The Manchester Literature Festival Blog

MLF & Friends at Home: Jo on Poetry by LGBTQ+ Writers

Celebrating #PrideMonth, Jo Flynn – Poet, tutor for Write Like A Grrrl, Partnership and Communications Manager at For Books’ Sake and UNESCO Manchester City of Literature, has chosen some of her top poetry picks from LGBTQ+ writers for these trying times (she could never choose top-ever!).

Rosie Garland – Things I Did While I Was Dead – Flapjack Press

This collection closes with, “Thank you for making us strong / Thank you for our history” – Queer Thanksgiving, and this poem should be read at the start of every Pride Month imo, remembering why it exists, why we still have work to do.

Lisa Luxx – The 4th Brain – Prowl House Books

This astonishingly wise juxtaposition of trying to find yourself somewhere between technology and nature (a very lockdown appropriate choice) comes with illustrations and essays as well as poems all of which give a very astute interpretation of the modern world and future, and because it’s Luxx, it’s always enthralling.

Jackie Kay – The Adoption Papers – Bloodaxe Books

A poetry collection that uses typeface to indicate characters is set up to tell a powerful story and that’s exactly what this does.
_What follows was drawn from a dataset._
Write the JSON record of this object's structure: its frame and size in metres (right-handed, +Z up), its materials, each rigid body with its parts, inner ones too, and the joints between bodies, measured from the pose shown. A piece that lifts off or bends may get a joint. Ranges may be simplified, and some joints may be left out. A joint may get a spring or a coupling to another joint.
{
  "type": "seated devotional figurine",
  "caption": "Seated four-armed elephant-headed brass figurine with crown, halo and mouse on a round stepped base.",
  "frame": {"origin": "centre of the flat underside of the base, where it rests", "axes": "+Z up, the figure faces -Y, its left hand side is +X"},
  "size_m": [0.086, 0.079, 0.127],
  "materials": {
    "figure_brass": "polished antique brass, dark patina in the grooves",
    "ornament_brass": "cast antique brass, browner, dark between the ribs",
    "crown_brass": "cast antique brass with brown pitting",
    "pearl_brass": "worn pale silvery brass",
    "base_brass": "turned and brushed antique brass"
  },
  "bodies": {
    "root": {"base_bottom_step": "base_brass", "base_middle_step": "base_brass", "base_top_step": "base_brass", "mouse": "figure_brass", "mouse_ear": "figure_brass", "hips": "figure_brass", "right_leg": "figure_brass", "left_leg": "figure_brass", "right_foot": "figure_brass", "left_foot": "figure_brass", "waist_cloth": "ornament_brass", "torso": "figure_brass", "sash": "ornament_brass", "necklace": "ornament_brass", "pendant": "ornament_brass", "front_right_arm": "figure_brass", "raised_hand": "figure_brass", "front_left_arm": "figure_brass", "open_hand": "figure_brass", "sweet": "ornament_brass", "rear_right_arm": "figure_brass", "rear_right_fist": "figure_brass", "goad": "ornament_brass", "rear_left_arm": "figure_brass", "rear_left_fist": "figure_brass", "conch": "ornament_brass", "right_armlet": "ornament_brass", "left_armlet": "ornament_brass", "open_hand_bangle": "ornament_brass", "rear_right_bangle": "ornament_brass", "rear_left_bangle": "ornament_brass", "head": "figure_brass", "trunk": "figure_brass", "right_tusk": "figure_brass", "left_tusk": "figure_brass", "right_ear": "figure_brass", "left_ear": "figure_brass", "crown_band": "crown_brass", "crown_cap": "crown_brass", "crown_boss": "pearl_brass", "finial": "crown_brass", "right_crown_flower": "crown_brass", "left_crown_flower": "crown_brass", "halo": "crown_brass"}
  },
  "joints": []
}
Exploring such emotional territory and places we’re now not able to visit has me totally absorbed in this weaving of powerful mother/daughter relationship dynamics.
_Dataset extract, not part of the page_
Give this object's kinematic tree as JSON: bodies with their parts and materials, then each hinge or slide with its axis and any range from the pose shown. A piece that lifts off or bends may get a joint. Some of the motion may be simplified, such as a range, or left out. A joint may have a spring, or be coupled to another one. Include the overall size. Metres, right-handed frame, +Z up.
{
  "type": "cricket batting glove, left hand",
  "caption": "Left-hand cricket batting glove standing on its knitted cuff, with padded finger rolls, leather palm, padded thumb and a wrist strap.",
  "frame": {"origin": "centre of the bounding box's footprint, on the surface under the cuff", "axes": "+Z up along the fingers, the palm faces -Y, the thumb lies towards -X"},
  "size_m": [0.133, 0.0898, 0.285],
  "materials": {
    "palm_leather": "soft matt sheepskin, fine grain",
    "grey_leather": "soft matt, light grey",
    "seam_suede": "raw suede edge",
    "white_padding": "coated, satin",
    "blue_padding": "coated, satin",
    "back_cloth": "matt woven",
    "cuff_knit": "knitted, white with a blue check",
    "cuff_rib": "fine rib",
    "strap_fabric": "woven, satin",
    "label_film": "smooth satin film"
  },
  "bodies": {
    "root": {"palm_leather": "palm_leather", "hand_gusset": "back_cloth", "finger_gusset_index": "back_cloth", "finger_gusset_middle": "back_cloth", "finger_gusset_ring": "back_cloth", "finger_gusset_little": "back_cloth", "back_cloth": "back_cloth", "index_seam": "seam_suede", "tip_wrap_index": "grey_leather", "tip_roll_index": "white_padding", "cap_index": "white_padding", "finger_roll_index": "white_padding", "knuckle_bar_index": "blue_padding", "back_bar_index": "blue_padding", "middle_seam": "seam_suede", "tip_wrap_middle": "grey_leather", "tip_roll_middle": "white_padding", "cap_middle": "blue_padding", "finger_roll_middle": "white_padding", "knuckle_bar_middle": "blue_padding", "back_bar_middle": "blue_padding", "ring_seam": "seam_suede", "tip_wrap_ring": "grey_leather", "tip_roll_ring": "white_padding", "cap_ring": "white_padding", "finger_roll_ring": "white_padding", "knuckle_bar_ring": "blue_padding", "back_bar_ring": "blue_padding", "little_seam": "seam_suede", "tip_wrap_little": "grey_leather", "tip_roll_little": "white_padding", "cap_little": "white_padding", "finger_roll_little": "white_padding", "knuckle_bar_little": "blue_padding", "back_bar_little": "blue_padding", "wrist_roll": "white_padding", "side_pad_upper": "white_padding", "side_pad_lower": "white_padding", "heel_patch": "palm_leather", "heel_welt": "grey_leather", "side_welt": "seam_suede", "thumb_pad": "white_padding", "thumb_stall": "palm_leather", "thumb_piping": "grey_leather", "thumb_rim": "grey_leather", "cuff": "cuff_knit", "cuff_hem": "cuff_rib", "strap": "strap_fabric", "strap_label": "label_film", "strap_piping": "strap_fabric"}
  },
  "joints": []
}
Caroline Bird – The Air Year – Carcanet Press

This 2020 collection is arresting and beautiful like all of Bird’s poetry, but it cuts deeper for us somehow. The way tension builds in the poems makes the breath catch in your throat with poems like Sanity and Temporary Vows, and it’s such sophisticated writing. Ghazals and even a palindrome poem litter the work which is presented as if coming from a place of urgency and departure.

Audre Lorde – The Black Unicorn – Norton & Co.

This collection is fire. Lorde is so confident in herself and these poems may have been written decades ago but the wisdom in them is so, so poignant for right now: “Trying to make power out of hatred and destruction / trying to heal my dying son with kisses / only the sun will bleach his bones quicker.” – Power

Christina Rossetti – New Selected Poems – Carcanet Press

This newly selected collection gives a more rebellious peek into Victorian ideas than previous collections of Rossetti’s work although it still has that reflective, religious side that together make her much-discussed. I think of all her work this is a solid collection including her adversarial female characters, even a female God (in the 1800’s!).

Jeanette Winterson – Written On The Body – Vintage Books

Cheating a bit with this one as it’s not strictly poetry, but what even is poetry anyway… These intimate shorts are prose poetry to me, the musicality makes you engage with the human body with introspection and reflection very fitting for isolation, especially if you’re missing someone!

Andrea Gibson – The Madness Vase – Write Bloody 

No doubt Gibson is one of my favourite slam poets (no mean feat.) for the way they write vibrantly about identity and politics but this second collection in particular drew me in lately: “I’ve learnt this is how to stay, skipping moonrocks on my own puddle dive” – Jellyfish, encourages us all to get comfortable with ourselves which is a good friend to have in poem right now.

Andrew McMillan – Physical – Cape

Like Winterson, this collection makes you focus on sensuality, although it’s much more masculine and it travels more; the searching for self and beauty in normal moments makes it a collection you’ve read and feel like you’ve had a long conversation late into the night with – something I’m really missing in lockdown!

Carol Ann Duffy – Feminine Gospels – Picador

The sixth collection from Duffy tries to define aspects of the female identity, it’s always been a favourite of mine but reading it now is astonishing, ‘The news had often made her shout’ – Loud. It holds a magnifying glass to already questionable angles on femininity under lockdown like diets, taking up space, work vs home, public vs private.

Elizabeth Bishop – Poems – Chatto & Windus

I just love a collection of poetry that includes the handwritten photocopies to pour over, it’s such a window into the work! Handwriting is so personal and this really adds a new dimension to this collection of every poem Bishop published, including translations and posthumously.